■ **EXERCISE BRIEF**
In the listing below, find the line holding "doc.recompute()" and the line holding "imported = [obj". Write out those two lines and all lines between, exactly, and nothing more.

■ **DATA SHOWN**
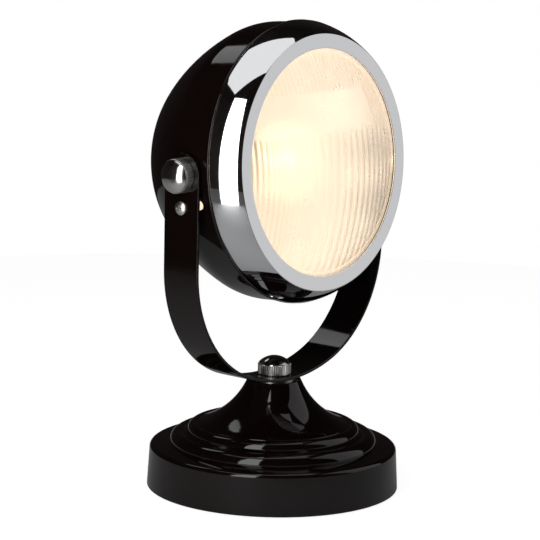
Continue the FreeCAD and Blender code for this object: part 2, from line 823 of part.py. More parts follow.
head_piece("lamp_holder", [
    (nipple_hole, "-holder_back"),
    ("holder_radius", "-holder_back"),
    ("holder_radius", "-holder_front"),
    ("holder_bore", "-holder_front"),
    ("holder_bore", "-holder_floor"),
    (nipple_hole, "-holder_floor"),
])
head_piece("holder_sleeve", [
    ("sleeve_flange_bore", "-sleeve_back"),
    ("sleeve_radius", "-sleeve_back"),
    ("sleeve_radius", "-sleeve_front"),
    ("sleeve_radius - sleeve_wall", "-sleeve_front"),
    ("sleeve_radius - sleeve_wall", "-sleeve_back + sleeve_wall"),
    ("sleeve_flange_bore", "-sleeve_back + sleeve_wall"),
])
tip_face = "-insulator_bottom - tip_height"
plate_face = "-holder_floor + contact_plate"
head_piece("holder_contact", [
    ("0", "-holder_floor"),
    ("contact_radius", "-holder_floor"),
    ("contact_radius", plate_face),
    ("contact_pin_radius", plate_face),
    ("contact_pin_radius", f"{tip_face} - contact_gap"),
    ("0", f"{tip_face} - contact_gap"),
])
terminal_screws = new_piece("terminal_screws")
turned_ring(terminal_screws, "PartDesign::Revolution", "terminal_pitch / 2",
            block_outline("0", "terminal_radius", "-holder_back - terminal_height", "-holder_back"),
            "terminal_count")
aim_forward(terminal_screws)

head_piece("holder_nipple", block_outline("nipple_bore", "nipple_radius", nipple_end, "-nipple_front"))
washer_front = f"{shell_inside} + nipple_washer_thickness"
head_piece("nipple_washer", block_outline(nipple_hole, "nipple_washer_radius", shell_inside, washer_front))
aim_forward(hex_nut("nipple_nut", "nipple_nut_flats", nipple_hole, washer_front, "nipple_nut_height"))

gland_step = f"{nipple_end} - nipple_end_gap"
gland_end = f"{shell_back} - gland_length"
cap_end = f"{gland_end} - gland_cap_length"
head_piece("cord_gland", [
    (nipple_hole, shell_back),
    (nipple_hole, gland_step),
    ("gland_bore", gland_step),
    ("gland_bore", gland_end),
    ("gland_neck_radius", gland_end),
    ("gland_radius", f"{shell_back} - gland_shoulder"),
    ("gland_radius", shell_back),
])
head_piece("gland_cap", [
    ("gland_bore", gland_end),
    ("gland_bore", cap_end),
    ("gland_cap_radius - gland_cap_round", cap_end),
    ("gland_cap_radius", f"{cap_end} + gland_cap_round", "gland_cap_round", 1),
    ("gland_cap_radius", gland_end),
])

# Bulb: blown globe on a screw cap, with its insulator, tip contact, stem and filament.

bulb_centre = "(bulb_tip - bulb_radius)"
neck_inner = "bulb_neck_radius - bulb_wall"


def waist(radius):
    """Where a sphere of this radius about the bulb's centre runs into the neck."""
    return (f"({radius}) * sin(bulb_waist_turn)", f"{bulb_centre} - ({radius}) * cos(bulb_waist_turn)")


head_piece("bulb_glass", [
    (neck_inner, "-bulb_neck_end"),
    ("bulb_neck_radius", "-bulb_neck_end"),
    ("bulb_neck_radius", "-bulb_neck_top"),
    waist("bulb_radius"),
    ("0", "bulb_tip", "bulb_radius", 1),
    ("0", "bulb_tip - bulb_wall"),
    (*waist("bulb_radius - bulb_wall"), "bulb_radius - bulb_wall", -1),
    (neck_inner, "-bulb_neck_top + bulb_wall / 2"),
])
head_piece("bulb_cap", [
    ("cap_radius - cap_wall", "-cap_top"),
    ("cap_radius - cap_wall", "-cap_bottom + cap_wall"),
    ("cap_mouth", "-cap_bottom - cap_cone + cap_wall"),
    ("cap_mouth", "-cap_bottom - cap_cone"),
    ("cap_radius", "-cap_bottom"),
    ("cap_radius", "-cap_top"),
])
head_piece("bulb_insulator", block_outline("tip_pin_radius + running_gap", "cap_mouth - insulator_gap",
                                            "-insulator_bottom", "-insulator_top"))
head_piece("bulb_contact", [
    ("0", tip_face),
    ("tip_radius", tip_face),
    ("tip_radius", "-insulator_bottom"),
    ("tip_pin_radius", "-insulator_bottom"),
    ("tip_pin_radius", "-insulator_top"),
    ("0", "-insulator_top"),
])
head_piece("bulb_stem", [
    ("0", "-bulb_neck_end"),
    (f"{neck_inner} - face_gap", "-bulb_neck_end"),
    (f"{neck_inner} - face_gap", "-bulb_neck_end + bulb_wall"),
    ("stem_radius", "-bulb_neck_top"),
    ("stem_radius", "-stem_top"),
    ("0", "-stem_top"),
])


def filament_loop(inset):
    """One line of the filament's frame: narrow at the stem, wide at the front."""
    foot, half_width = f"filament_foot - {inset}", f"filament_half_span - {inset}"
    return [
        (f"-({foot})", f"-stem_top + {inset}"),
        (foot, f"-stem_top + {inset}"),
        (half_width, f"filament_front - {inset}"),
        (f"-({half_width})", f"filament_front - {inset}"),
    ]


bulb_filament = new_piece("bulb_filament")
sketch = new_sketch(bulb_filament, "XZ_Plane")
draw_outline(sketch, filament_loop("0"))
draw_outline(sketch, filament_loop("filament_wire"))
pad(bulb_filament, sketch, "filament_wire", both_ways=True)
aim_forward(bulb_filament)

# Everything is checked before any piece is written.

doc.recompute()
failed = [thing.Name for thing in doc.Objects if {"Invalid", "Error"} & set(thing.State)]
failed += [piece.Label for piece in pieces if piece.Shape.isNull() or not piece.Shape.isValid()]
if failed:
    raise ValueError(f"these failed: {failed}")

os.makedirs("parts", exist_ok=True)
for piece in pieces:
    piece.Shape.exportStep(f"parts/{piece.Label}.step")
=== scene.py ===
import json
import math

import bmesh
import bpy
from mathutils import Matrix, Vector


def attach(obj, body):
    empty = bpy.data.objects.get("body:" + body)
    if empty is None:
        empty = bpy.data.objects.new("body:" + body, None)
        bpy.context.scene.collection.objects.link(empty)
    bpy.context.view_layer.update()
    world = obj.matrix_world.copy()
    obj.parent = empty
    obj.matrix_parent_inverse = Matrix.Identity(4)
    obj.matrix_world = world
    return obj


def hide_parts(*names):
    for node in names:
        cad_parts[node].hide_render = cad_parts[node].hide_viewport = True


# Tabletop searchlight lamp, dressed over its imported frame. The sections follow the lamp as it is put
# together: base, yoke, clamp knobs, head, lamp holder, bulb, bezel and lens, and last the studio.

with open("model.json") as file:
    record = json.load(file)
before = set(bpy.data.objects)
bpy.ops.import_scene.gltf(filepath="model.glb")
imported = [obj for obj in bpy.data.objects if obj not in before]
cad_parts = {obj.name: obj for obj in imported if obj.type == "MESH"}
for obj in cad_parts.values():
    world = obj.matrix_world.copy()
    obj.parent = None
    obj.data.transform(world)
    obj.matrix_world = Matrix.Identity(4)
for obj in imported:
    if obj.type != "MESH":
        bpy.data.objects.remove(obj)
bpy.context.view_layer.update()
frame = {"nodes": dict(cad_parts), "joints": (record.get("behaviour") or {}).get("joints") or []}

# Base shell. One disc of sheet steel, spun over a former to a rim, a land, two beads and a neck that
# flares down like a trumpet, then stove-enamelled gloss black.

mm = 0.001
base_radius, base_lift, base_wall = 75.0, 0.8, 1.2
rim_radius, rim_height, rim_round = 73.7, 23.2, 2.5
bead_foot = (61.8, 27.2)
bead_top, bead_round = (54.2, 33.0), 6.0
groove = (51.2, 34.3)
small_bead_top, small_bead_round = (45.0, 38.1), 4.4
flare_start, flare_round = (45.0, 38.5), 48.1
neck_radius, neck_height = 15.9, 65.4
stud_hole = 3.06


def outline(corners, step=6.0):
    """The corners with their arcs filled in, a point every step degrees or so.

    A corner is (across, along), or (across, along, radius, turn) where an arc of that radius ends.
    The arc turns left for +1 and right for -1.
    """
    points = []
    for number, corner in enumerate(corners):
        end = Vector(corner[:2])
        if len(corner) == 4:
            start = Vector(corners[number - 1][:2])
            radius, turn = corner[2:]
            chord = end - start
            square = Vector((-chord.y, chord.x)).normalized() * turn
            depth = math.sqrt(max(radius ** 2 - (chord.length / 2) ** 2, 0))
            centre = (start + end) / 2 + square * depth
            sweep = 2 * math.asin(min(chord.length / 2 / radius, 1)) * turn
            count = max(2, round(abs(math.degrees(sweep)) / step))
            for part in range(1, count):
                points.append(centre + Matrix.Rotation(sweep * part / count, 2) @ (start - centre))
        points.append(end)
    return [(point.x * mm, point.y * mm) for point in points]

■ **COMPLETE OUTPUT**
doc.recompute()
failed = [thing.Name for thing in doc.Objects if {"Invalid", "Error"} & set(thing.State)]
failed += [piece.Label for piece in pieces if piece.Shape.isNull() or not piece.Shape.isValid()]
if failed:
    raise ValueError(f"these failed: {failed}")

os.makedirs("parts", exist_ok=True)
for piece in pieces:
    piece.Shape.exportStep(f"parts/{piece.Label}.step")
=== scene.py ===
import json
import math

import bmesh
import bpy
from mathutils import Matrix, Vector


def attach(obj, body):
    empty = bpy.data.objects.get("body:" + body)
    if empty is None:
        empty = bpy.data.objects.new("body:" + body, None)
        bpy.context.scene.collection.objects.link(empty)
    bpy.context.view_layer.update()
    world = obj.matrix_world.copy()
    obj.parent = empty
    obj.matrix_parent_inverse = Matrix.Identity(4)
    obj.matrix_world = world
    return obj


def hide_parts(*names):
    for node in names:
        cad_parts[node].hide_render = cad_parts[node].hide_viewport = True


# Tabletop searchlight lamp, dressed over its imported frame. The sections follow the lamp as it is put
# together: base, yoke, clamp knobs, head, lamp holder, bulb, bezel and lens, and last the studio.

with open("model.json") as file:
    record = json.load(file)
before = set(bpy.data.objects)
bpy.ops.import_scene.gltf(filepath="model.glb")
imported = [obj for obj in bpy.data.objects if obj not in before]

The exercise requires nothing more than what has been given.